How Nazi Scientists Taught The CIA To Use LSD Against Soviet Spies
Reuters/Business Insider
The CIA saw LSD as a potential "truth serum," according to FOIA documents obtained by Jacobsen, but it turned out to be an active metaphor for Cold War paranoia.
Here's part of the excerpt published in the Daily Beast:
The plan for the enhanced interrogation program was meant to be straightforward: drug the spies, interrogate the spies, and give them amnesia to make them forget. Instead, the program produced questionable results and evolved into one of the most notorious CIA programs of the Cold War, MKULTRA.
A total of 1,600 former Nazis were recruited in preparation for total war with the Soviet Union. Of the 21 scientists followed in the book, six of them stood trial at Nuremberg, Haaretz notes.
In other words, these were some of the most maniacally brilliant minds of the genocidal Third Reich, working side-by-side with American intelligence.
The work took place inside a clandestine facility in the American zone of occupied Germany, called Camp King. The facility's chief medical doctor was Operation Paperclip's Dr. Walter Schreiber, the former Surgeon General of the Third Reich. When Dr. Schreiber was secretly brought to America-to work for the U.S. Air Force in Texas-his position was filled with another Paperclip asset, Dr. Kurt Blome, the former Deputy Surgeon General of the Third Reich and the man in charge of the Nazi's program to weaponize bubonic plague.
LSD was tested twice on suspected Soviet spies captured by the Nazis as well as by army officer-turned-CIA scientist Frank Olson.
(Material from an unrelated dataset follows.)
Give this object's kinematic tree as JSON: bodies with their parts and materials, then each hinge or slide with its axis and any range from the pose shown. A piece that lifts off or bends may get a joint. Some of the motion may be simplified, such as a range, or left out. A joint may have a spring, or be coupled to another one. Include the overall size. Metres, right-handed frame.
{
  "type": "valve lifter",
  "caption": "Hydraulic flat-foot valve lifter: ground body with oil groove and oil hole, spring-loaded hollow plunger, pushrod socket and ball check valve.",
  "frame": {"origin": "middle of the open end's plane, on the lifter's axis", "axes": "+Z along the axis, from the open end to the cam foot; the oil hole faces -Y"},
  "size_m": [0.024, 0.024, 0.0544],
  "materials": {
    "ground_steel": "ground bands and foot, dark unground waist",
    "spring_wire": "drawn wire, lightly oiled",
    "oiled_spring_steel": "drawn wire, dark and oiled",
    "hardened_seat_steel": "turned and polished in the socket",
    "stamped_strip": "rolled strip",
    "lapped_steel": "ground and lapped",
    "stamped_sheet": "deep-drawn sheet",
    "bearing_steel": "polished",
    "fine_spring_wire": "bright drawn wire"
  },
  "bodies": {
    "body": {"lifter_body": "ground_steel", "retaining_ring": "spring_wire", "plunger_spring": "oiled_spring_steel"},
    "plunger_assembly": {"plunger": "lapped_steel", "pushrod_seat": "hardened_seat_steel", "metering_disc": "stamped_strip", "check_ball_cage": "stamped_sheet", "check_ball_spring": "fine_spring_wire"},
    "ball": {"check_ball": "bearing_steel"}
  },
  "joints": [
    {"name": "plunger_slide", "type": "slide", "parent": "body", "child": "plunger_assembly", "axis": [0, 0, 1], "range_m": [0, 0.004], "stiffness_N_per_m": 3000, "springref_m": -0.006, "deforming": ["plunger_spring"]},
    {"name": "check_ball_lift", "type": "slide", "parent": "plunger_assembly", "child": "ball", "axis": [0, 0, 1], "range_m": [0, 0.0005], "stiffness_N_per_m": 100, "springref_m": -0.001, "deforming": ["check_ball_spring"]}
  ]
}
Olson unknowingly dosed with the drug and then fell from a New York hotel room to his death in 1953.
All-in-all, a strange time in world history: Former Nazis became chief U.S. scientists, the CIA mistakenly believed that the Soviets might drug millions of Americans with LSD through the U.S. water system, and the world's most powerful spies were attempting to weaponize acid by dosing each other.